Through three episodes, the legal material feels undercooked. Noa’s project treats Max as useful, Anna treats him as a threat with a claim on her conscience, and Tom treats the whole matter as a danger to the life he is already mishandling. Those are solid positions for conflict. The show keeps adding stray signals before any one of them has enough force.
Feature length forces a choice about which nerve to hit. Across 10 hours, this version can keep every nerve exposed, then struggle to make the pain feel precise. Filmmaker Zack Snyder’s Escape From New York remake faces a related burden, because a famous title brings an audience and a memory of how fast the old machine moved.
A Partial Verdict Before the Season Opens
The review caveat is simple: Apple made 10 episodes available as a season, and this assessment covers the first three. The full shape may change once Max’s plan and the Bowdens’ history are fully on the table. Early television often withholds its best card. These opening hours still have to work as television, and too many scenes feel arranged around delayed disclosure.

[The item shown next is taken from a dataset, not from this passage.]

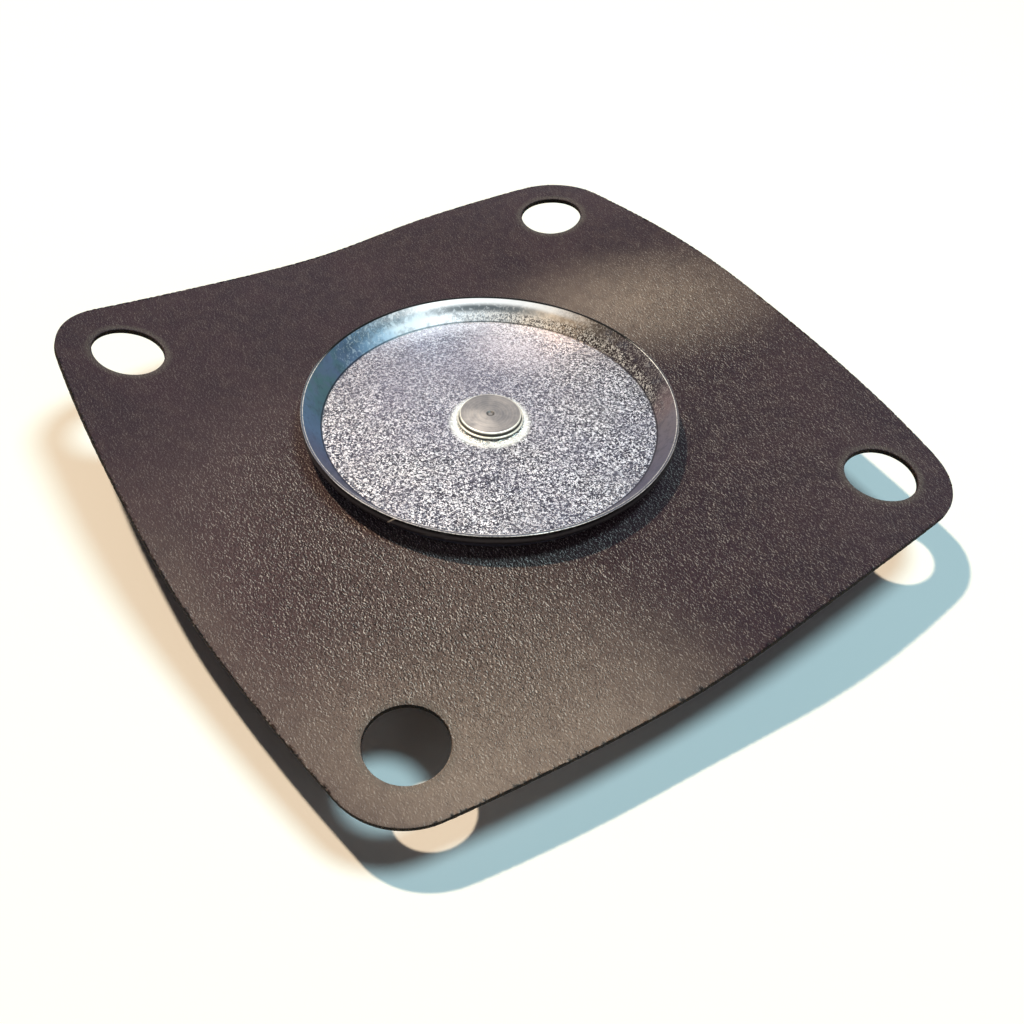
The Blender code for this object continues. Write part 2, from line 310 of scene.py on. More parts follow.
def triangulated(loops, centres, step, rng):
    """Triangles that fill the blank between its cut lines. The lines' points come first."""
    cut = np.vstack(loops)
    edges, owner, start = [], [], 0
    for index, loop in enumerate(loops):
        count = len(loop)
        edges += [(start + i, start + (i + 1) % count) for i in range(count)]
        owner += [index] * count
        start += count
    owner = np.array(owner)
    # A ring of points inside each hole shows which triangles are waste.
    waste = []
    for centre, radius in centres:
        waste += arc(centre, radius - 1.2 * EDGE_STEP, 0, 360, int(40 * radius / MM))[:-1]
    fill = fill_points(step, loops, centres, rng)
    points = np.vstack([cut, np.array(waste), fill])
    first_fill = len(cut) + len(waste)
    made = geometry.delaunay_2d_cdt(
        [Vector(p) for p in points / MM], edges, [], 1, 1e-7, True
    )
    source = np.array([origins[0] for origins in made[3]])
    faces = source[np.array(made[2])]
    backward = twice_areas(points, faces) < 0
    faces[backward] = faces[backward][:, ::-1]
    in_waste = ((faces >= len(cut)) & (faces < first_fill)).any(axis=1)
    # So are the triangles with all three corners on one hole's line, in that line's order.
    on_cut = (faces < len(cut)).all(axis=1)
    loop_of = owner[np.where(on_cut[:, None], faces, 0)]
    on_one_hole = on_cut & (loop_of.min(axis=1) == loop_of.max(axis=1)) & (loop_of.min(axis=1) > 0)
    in_order = twice_areas(points, np.sort(faces, axis=1)) > 0
    faces = faces[~(in_waste | (on_one_hole & in_order))]
    used = np.concatenate([np.arange(len(cut)), np.arange(first_fill, len(points))])
    renumber = np.full(len(points), -1)
    renumber[used] = np.arange(len(used))
    return points[used], renumber[faces]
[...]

The cast keeps the show watchable. Max’s performer gives the series heat. Adams supplies alarm and brittle control. Wilson has less to seize, though Tom’s insecurity could pay off once the story stops planting hints and starts cashing them. Collias and Anders are asked to carry familiar teen material, which is rough duty in a thriller already fighting its own inheritance.
The first recommendation is narrow. The performances give slow-burn thriller viewers enough reason to sample the premiere. The ruthless simplicity of Mitchum, De Niro and MacDonald’s family-under-siege engine is harder to find in a busier machine. Apple releases the first two episodes on June 5, 2026, with new installments scheduled every Friday through July 31, 2026.